= TASK OBJECTIVE =
Find the number of lines below in which the word "vertices" appears, and write that number only.

= CAD and scene scripts =
>>

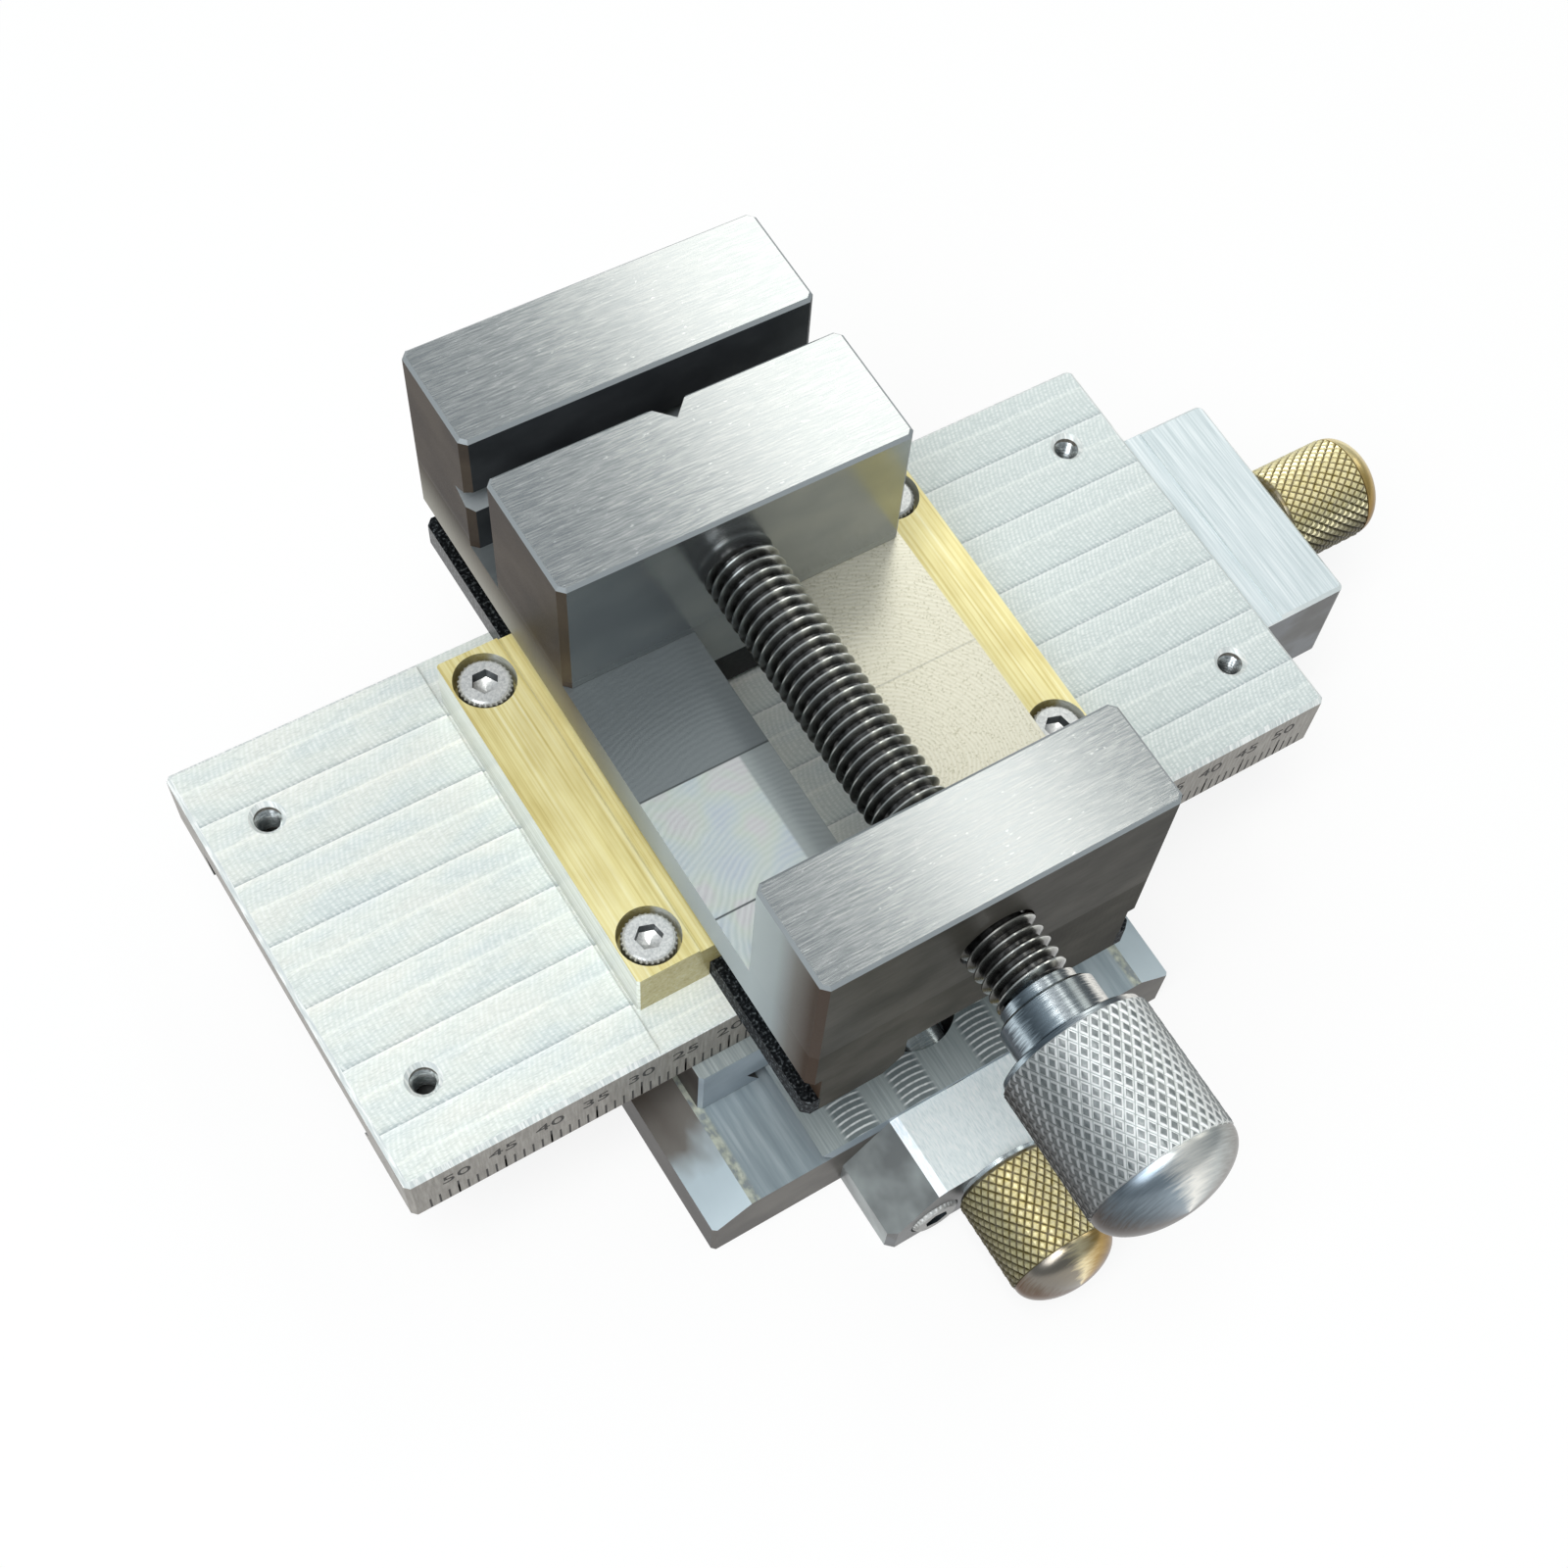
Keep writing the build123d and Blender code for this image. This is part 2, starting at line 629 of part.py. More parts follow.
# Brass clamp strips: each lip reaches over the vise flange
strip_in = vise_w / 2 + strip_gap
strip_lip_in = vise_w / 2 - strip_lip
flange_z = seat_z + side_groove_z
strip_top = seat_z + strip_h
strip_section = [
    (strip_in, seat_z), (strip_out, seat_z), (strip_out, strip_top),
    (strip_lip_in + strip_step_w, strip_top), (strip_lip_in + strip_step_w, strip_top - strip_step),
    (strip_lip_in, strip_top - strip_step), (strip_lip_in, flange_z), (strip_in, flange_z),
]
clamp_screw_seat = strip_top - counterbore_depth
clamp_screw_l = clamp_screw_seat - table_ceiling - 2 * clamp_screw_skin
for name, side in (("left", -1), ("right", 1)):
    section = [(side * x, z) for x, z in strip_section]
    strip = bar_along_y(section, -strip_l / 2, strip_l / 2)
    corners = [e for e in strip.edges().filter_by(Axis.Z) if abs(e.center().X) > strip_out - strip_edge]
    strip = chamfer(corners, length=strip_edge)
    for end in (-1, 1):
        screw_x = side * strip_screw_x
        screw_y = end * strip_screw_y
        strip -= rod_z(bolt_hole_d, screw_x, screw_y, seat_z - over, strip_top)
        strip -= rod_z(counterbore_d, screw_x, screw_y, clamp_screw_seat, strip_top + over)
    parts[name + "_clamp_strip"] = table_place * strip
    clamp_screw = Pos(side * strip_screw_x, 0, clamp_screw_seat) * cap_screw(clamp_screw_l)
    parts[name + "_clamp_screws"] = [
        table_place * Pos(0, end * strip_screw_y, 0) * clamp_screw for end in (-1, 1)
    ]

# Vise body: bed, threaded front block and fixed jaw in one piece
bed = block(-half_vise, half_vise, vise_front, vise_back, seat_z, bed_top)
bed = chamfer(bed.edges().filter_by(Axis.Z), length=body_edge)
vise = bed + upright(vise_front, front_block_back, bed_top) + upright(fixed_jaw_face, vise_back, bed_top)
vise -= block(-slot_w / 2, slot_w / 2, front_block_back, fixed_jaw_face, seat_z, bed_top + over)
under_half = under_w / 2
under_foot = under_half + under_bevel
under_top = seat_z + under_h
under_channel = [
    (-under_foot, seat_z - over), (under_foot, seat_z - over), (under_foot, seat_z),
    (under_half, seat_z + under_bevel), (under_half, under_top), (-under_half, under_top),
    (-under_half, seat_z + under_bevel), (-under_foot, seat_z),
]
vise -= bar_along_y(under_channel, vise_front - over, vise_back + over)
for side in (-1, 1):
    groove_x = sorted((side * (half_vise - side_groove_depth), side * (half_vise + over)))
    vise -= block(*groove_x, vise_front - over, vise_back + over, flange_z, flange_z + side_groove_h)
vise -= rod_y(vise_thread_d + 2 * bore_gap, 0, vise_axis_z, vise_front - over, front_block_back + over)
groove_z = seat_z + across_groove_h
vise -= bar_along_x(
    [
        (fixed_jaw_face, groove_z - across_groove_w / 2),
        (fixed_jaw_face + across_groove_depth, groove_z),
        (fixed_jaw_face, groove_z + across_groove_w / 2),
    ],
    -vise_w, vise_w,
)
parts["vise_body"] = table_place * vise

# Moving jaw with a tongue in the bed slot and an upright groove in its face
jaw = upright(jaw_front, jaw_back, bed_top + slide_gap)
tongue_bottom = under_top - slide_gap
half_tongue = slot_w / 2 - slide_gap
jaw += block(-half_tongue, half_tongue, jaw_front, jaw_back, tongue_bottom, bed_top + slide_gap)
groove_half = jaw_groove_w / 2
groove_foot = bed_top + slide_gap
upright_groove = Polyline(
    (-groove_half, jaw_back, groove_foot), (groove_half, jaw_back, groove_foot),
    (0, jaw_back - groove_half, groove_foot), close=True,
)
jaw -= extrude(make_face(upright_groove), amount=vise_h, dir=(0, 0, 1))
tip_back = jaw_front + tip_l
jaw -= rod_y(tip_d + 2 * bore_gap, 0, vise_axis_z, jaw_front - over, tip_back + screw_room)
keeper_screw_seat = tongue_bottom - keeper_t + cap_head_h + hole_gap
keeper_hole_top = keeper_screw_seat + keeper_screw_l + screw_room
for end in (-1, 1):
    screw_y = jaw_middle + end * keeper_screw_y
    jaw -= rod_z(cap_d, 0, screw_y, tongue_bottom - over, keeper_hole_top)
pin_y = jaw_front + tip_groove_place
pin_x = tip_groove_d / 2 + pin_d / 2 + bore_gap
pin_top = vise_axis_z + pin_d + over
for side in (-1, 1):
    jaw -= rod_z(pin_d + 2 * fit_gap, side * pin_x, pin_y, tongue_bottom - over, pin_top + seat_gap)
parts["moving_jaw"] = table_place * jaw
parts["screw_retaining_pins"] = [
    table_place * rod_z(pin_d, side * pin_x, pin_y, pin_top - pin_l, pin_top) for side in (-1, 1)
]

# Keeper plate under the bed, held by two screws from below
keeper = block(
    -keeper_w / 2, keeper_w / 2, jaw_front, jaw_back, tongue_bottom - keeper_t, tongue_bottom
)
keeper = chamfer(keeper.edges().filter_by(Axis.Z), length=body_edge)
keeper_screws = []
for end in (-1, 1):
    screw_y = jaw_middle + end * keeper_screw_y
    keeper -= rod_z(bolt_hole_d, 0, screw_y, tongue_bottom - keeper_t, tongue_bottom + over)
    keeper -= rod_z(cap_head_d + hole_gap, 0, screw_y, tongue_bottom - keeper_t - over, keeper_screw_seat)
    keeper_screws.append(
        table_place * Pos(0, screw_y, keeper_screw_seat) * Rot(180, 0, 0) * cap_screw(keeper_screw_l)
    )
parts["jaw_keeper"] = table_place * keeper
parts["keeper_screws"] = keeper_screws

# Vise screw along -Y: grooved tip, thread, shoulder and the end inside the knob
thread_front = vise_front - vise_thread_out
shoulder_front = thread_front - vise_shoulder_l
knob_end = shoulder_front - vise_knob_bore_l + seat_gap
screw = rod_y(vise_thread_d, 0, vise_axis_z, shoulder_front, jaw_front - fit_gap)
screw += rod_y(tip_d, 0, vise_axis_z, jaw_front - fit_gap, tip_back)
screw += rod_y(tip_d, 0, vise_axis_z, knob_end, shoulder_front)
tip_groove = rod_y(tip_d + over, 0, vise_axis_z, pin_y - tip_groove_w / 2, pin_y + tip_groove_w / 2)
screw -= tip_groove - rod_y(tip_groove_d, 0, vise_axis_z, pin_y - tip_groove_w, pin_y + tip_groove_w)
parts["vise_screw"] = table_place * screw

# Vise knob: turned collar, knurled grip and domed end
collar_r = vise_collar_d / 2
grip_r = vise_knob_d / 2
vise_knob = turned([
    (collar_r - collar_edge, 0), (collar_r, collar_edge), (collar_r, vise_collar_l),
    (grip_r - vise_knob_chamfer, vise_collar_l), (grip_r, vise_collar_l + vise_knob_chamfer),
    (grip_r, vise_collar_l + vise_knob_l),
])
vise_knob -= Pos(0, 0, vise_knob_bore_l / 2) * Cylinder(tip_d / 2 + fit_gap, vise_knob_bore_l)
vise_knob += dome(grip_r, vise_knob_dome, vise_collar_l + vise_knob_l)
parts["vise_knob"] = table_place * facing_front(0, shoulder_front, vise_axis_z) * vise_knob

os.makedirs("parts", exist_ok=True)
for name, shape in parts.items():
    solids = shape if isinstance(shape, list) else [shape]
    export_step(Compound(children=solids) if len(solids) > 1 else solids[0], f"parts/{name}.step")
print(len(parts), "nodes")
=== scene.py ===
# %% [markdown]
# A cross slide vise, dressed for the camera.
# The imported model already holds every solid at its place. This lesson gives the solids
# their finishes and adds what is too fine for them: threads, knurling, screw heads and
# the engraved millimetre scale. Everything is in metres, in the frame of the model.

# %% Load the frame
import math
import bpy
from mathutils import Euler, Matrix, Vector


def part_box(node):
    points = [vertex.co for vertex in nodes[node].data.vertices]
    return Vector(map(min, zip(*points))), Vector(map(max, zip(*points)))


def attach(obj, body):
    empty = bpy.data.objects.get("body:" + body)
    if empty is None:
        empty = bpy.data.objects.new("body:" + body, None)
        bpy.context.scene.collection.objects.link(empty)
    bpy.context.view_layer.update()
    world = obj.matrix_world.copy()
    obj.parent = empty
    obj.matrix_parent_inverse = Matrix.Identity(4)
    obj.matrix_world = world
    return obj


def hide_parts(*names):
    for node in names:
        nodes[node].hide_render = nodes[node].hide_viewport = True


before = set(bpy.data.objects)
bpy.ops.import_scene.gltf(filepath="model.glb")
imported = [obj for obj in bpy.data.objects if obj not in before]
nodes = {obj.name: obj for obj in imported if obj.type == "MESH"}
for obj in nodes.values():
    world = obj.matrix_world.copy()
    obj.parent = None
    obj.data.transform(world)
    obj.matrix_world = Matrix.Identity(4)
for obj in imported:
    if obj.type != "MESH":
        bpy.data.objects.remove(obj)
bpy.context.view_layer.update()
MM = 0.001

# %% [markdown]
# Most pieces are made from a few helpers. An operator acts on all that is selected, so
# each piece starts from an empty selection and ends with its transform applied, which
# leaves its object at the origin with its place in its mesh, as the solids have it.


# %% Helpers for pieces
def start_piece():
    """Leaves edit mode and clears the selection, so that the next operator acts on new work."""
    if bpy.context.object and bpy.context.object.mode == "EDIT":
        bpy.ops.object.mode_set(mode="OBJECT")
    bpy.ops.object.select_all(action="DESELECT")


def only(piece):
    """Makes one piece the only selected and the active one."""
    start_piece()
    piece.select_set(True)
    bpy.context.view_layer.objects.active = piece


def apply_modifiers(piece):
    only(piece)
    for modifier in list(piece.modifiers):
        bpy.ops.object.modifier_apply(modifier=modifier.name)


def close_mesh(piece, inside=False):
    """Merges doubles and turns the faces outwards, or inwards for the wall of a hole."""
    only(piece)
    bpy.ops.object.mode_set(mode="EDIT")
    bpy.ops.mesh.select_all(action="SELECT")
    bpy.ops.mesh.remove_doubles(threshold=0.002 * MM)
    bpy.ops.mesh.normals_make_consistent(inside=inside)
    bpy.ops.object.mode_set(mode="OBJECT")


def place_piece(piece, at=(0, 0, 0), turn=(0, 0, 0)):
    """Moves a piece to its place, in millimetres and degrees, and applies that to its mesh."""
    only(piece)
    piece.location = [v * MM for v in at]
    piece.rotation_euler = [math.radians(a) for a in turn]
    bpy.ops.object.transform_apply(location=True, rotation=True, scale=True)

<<
>>

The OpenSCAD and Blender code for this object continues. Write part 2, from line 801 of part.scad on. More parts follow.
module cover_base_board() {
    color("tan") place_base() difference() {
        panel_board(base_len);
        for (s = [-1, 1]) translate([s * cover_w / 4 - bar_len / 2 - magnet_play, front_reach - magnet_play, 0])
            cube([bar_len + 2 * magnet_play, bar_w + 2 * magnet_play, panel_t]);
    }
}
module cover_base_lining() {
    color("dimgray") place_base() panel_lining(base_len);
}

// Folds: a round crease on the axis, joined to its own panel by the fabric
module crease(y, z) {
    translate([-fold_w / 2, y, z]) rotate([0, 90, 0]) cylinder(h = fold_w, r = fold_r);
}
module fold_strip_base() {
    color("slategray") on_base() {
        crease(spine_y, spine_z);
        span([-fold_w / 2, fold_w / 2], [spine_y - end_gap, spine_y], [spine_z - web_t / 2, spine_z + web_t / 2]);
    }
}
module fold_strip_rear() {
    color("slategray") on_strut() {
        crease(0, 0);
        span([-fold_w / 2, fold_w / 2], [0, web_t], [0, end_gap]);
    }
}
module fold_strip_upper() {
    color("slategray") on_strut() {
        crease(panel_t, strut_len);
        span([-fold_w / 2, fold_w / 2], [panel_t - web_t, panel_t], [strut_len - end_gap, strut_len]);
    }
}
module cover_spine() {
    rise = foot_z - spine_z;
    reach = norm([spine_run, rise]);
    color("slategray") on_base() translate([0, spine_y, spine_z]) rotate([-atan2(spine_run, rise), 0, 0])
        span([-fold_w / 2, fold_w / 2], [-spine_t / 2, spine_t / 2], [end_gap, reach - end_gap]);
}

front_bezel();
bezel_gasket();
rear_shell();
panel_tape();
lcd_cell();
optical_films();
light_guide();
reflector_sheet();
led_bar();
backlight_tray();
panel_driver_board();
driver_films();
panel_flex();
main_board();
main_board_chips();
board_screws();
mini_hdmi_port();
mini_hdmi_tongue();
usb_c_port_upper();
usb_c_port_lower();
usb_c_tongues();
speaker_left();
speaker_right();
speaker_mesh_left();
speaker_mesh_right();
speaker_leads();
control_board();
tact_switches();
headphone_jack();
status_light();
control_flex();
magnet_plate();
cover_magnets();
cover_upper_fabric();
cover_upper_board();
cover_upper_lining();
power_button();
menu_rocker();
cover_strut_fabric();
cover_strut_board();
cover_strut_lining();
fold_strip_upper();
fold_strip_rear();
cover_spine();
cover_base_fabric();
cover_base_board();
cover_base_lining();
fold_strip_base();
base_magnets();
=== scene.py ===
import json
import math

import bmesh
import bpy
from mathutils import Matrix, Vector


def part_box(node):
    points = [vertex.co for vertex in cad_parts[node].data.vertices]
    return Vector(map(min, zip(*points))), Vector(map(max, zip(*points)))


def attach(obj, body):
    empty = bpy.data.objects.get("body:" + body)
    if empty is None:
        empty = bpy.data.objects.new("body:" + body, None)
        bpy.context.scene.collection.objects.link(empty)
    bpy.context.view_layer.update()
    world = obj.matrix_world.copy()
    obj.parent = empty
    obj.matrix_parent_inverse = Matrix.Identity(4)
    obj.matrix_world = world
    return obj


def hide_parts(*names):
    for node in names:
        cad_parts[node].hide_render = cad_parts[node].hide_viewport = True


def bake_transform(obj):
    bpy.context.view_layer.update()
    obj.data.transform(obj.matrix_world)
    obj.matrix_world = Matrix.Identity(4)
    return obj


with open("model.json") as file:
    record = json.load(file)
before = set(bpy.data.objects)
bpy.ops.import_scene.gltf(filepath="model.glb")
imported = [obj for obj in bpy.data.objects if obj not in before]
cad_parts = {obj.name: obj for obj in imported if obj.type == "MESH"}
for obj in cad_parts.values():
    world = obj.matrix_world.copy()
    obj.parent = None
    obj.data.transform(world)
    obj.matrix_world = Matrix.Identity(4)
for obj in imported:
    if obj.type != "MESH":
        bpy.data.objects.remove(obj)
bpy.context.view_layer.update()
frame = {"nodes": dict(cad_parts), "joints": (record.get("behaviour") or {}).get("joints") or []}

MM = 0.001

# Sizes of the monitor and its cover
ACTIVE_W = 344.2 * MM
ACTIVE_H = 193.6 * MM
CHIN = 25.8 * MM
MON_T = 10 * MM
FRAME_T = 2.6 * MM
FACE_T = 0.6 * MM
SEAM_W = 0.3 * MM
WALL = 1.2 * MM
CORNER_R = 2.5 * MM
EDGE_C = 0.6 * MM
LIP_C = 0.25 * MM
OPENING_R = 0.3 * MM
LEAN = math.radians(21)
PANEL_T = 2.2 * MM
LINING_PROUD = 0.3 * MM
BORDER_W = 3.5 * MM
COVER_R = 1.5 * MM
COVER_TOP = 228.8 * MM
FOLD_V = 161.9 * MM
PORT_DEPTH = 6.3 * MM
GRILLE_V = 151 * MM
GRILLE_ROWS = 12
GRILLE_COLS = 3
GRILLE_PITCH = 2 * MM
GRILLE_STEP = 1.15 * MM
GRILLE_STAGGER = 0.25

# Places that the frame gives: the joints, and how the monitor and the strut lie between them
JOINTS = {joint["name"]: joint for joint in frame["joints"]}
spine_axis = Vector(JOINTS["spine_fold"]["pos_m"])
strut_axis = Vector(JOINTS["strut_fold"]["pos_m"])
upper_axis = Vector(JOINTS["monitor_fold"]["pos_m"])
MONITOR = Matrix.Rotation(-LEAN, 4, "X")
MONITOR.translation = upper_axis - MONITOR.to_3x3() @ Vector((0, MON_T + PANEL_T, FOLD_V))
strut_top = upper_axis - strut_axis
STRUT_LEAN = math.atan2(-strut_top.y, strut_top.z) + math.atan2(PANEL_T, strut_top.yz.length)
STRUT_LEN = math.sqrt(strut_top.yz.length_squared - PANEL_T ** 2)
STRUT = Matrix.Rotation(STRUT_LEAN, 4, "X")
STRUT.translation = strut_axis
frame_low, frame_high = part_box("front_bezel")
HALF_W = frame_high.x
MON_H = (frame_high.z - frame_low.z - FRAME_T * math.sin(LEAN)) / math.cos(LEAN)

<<

= TASK ANSWER =
2